Greek Finance Minister Euclid Tsakalotos embodied the political cliché of being “cautiously optimistic” when asked if a scheduled social security spending reduction – set for January 2019 – will be avoided after all, with his statement appearing as part of an interview posted by a Greek-language news site on the same he was in Berlin for a PES Ecofin Ministerial Network meeting.
Tsakalotos met with German FinMin Olaf Schotz and EU Commission Pierre Pierre Moscovici in the German capital, with press reports out of Athens later stating that the Greek side formally tabled a request that the planned austerity measure be suspended. Tsakalotos, according to a press release issued out of his ministry in Athens, said discussions should also begin on how to exploit the “fiscal space” up until 2022.
The exact size of oft-cited “fiscal space”, above the 3.5-percent primary budget surplus, and measured in euros, remains to be calculated, he reportedly told his high-ranking interlocutors in Berlin.
In an interview posted by the site “Newpost” on Wednesday, Tsakalotos expressed a hope that “reason will prevail” in attempting to persuade creditors that a new round of pension cuts is unnecessary in Greece.
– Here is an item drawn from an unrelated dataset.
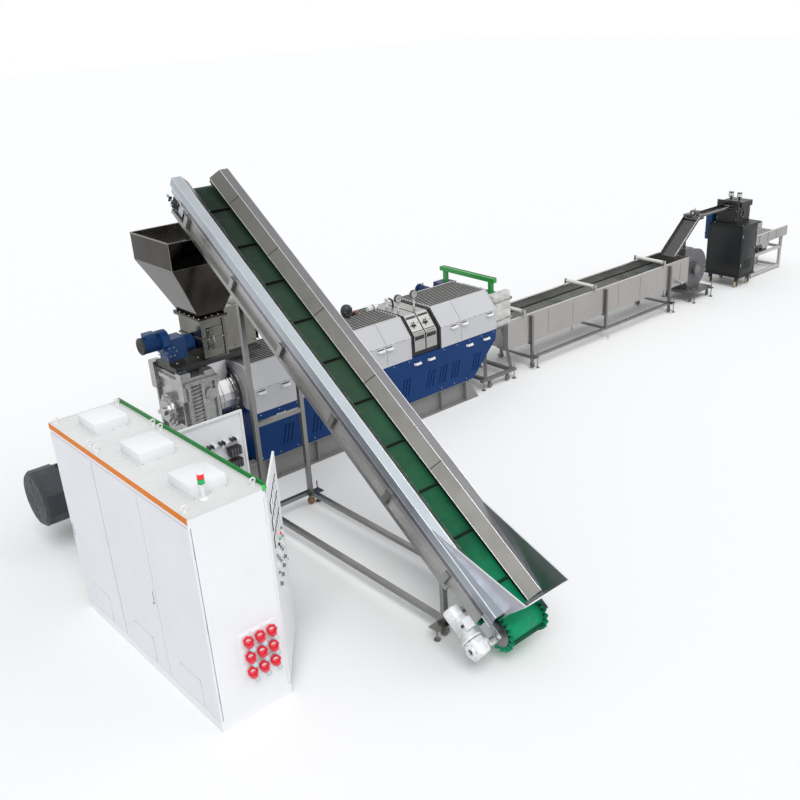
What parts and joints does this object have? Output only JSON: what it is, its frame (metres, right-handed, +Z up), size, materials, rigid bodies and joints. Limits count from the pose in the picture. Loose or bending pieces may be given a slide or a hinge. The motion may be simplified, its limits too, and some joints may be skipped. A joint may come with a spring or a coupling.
{
  "type": "plastic pelletizing line",
  "caption": "Plastic pelletizing line: control cabinet, cleated belt conveyor, hopper, guarded extruder, cooling tank, blower, strand chute, pelletizer and vibrating screen.",
  "frame": {"origin": "middle of the underside of the extruder frame's broad foot at its die end", "axes": "+X down the line from the drive motor to the vibrating screen, +Y away from the conveyor's side, +Z up"},
  "size_m": [15.455, 6.5973, 3.7748],
  "materials": {
    "cabinet_carcass": "satin white powder coat",
    "cabinet_roof": "satin white powder coat",
    "cabinet_back_trim": "satin orange",
    "cabinet_front_trim": "satin green",
    "front_door_near": "satin white powder coat",
    "front_door_middle": "satin white powder coat",
    "front_door_far": "satin white powder coat",
    "back_door_near": "satin white powder coat",
    "back_door_middle": "satin white powder coat",
    "back_door_far": "satin white powder coat",
    "device_plate": "zinc-plated plate with moulded switchgear",
    "power_sockets": "moulded red",
    "signal_lamp": "translucent lenses",
    "base_frame": "satin grey",
    "main_motor": "painted casting",
    "gearbox": "silver-painted casting",
    "feed_barrel": "turned steel",
    "guard_cover_rear": "satin light grey",
    "guard_cover_front": "satin light grey",
    "guard_skirt_rear": "satin deep blue",
    "guard_skirt_front": "satin deep blue",
    "vent_well": "matt black",
    "vent_box_rear": "brushed stainless",
    "vent_box_front": "brushed stainless",
    "hopper": "polished stainless, dark reflections",
    "feeder_casing": "brushed stainless",
    "side_box": "dark brushed stainless",
    "feeder_adapter": "satin black",
    "feeder_gearmotor": "satin blue",
    "screen_changer": "machined steel",
    "insulated_cover": "off-white insulating cloth",
    "changer_ram": "dark blue",
    "changer_rail": "green",
    "die_stand": "satin grey",
    "conveyor_trough": "brushed stainless",
    "conveyor_frame": "brushed stainless tube",
    "conveyor_legs": "brushed stainless tube",
    "conveyor_belt": "green PVC, semi-matt",
    "drive_drum": "turned steel",
    "head_drum": "turned steel",
    "conveyor_gearmotor": "pale cast aluminium",
    "loading_chute": "brushed stainless sheet",
    "water_tank": "brushed stainless sheet",
    "tank_frame": "brushed stainless tube",
    "guide_roller_1": "pale nylon",
    "guide_roller_2": "pale nylon",
    "guide_roller_3": "pale nylon",
    "blower": "satin grey",
    "strand_chute": "brushed stainless sheet",
    "pelletizer_cabinet": "satin near-black",
    "caster_wheel_1": "cream nylon",
    "caster_wheel_2": "cream nylon",
    "caster_wheel_3": "cream nylon",
    "caster_wheel_4": "cream nylon",
    "cutter_head": "satin black",
    "pelletizer_switch_box": "satin blue",
    "screen_frame": "satin light grey",
    "screen_tray": "brushed stainless"
  },
  "bodies": {
    "line": {"cabinet_carcass": "cabinet_carcass", "cabinet_roof": "cabinet_roof", "cabinet_back_trim": "cabinet_back_trim", "cabinet_front_trim": "cabinet_front_trim", "device_plate": "device_plate", "power_sockets": "power_sockets", "signal_lamp": "signal_lamp", "base_frame": "base_frame", "main_motor": "main_motor", "gearbox": "gearbox", "feed_barrel": "feed_barrel", "guard_cover_rear": "guard_cover_rear", "guard_cover_front": "guard_cover_front", "guard_skirt_rear": "guard_skirt_rear", "guard_skirt_front": "guard_skirt_front", "vent_well": "vent_well", "vent_box_rear": "vent_box_rear", "vent_box_front": "vent_box_front", "hopper": "hopper", "feeder_casing": "feeder_casing", "side_box": "side_box", "feeder_adapter": "feeder_adapter", "feeder_gearmotor": "feeder_gearmotor", "screen_changer": "screen_changer", "insulated_cover": "insulated_cover", "changer_ram": "changer_ram", "changer_rail": "changer_rail", "die_stand": "die_stand", "conveyor_trough": "conveyor_trough", "conveyor_frame": "conveyor_frame", "conveyor_legs": "conveyor_legs", "conveyor_belt": "conveyor_belt", "conveyor_gearmotor": "conveyor_gearmotor", "loading_chute": "loading_chute", "water_tank": "water_tank", "tank_frame": "tank_frame", "blower": "blower", "strand_chute": "strand_chute", "pelletizer_cabinet": "pelletizer_cabinet", "cutter_head": "cutter_head", "pelletizer_switch_box": "pelletizer_switch_box", "screen_frame": "screen_frame", "screen_tray": "screen_tray"},
    "near_front_leaf": {"front_door_near": "front_door_near"},
    "middle_front_leaf": {"front_door_middle": "front_door_middle"},
    "far_front_leaf": {"front_door_far": "front_door_far"},
    "near_back_leaf": {"back_door_near": "back_door_near"},
    "middle_back_leaf": {"back_door_middle": "back_door_middle"},
    "far_back_leaf": {"back_door_far": "back_door_far"},
    "drive_drum_body": {"drive_drum": "drive_drum"},
    "head_drum_body": {"head_drum": "head_drum"},
    "guide_roller_1_body": {"guide_roller_1": "guide_roller_1"},
    "guide_roller_2_body": {"guide_roller_2": "guide_roller_2"},
    "guide_roller_3_body": {"guide_roller_3": "guide_roller_3"},
    "caster_wheel_1_body": {"caster_wheel_1": "caster_wheel_1"},
    "caster_wheel_2_body": {"caster_wheel_2": "caster_wheel_2"},
    "caster_wheel_3_body": {"caster_wheel_3": "caster_wheel_3"},
    "caster_wheel_4_body": {"caster_wheel_4": "caster_wheel_4"}
  },
  "joints": [
    {"name": "front_door_near_hinge", "type": "hinge", "parent": "line", "child": "near_front_leaf", "pos_m": [-5.559, -3.841, 0.106], "axis": [0, 0, -1], "range_deg": [-38, 72]},
    {"name": "front_door_middle_hinge", "type": "hinge", "parent": "line", "child": "middle_front_leaf", "pos_m": [-5.559, -2.209, 0.106], "axis": [0, 0, 1], "range_deg": [-90, 0]},
    {"name": "front_door_far_hinge", "type": "hinge", "parent": "line", "child": "far_front_leaf", "pos_m": [-5.559, -1.349, 0.106], "axis": [0, 0, 1], "range_deg": [0, 105]},
    {"name": "back_door_near_hinge", "type": "hinge", "parent": "line", "child": "near_back_leaf", "pos_m": [-6.221, -3.841, 0.106], "axis": [0, 0, 1], "range_deg": [0, 105]},
    {"name": "back_door_middle_hinge", "type": "hinge", "parent": "line", "child": "middle_back_leaf", "pos_m": [-6.221, -2.209, 0.106], "axis": [0, 0, -1], "range_deg": [0, 90]},
    {"name": "back_door_far_hinge", "type": "hinge", "parent": "line", "child": "far_back_leaf", "pos_m": [-6.221, -2.171, 0.106], "axis": [0, 0, 1], "range_deg": [0, 90]},
    {"name": "drive_drum_spin", "type": "hinge", "parent": "line", "child": "drive_drum_body", "pos_m": [-3.79, -4.8347, 0.2897], "axis": [1, 0, 0], "continuous": true},
    {"name": "head_drum_spin", "type": "hinge", "parent": "line", "child": "head_drum_body", "pos_m": [-3.79, -0.25005, 3.488], "axis": [1, 0, 0], "continuous": true},
    {"name": "guide_roller_1_spin", "type": "hinge", "parent": "line", "child": "guide_roller_1_body", "pos_m": [1.33, 0.0525, 0.955], "axis": [0, 1, 0], "continuous": true},
    {"name": "guide_roller_2_spin", "type": "hinge", "parent": "line", "child": "guide_roller_2_body", "pos_m": [3.05, 0.0525, 0.955], "axis": [0, 1, 0], "continuous": true},
    {"name": "guide_roller_3_spin", "type": "hinge", "parent": "line", "child": "guide_roller_3_body", "pos_m": [4.98, 0.0525, 0.955], "axis": [0, 1, 0], "continuous": true},
    {"name": "caster_wheel_1_spin", "type": "hinge", "parent": "line", "child": "caster_wheel_1_body", "pos_m": [7.29, -0.36, 0.06], "axis": [0, 1, 0], "continuous": true},
    {"name": "caster_wheel_2_spin", "type": "hinge", "parent": "line", "child": "caster_wheel_2_body", "pos_m": [7.29, 0.21, 0.06], "axis": [0, 1, 0], "continuous": true},
    {"name": "caster_wheel_3_spin", "type": "hinge", "parent": "line", "child": "caster_wheel_3_body", "pos_m": [7.69, -0.36, 0.06], "axis": [0, 1, 0], "continuous": true},
    {"name": "caster_wheel_4_spin", "type": "hinge", "parent": "line", "child": "caster_wheel_4_body", "pos_m": [7.69, 0.21, 0.06], "axis": [0, 1, 0], "continuous": true}
  ],
  "couplings": [
    {"joint": "head_drum_spin", "follows": "drive_drum_spin", "ratio": 1}
  ]
}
In echoing the narrative articulated by the leftist-rightist coalition government immediately after the official conclusion of third memorandum (Aug. 20), Tsakalotos said pension cuts are not a structural reform, arguing that the measure will not affect the sustainability of the country’s social security system.
“We have the necessary fiscal space in order to implement a portion of the countervailing measures that are targeted to society and growth-friendly, without reducing pensions,” he was quoted as saying, referring to a package of “positive measures” agreed to with creditors in tandem with more austerity.
The main argument by the mostly leftist Tsipras government is that annual primary budget surplus targets, set at 3.5 percent for this year and through 2022, are not only being achieved but exceeded. Critics and skeptics, in the political opposition and the IMF, among others, point to a “tax safari” unleashed against Greece’s middle classes and consumers in 2016, sharply curtailed public investments and state budget spending cuts as responsible for the ambitious fiscal targets.
In pointing to the specific fiscal targets, Tsakalotos claimed that even the IMF is now beginning to admit that the 3.5-percent annual target (compared to GDP) will be exceed up until 2022.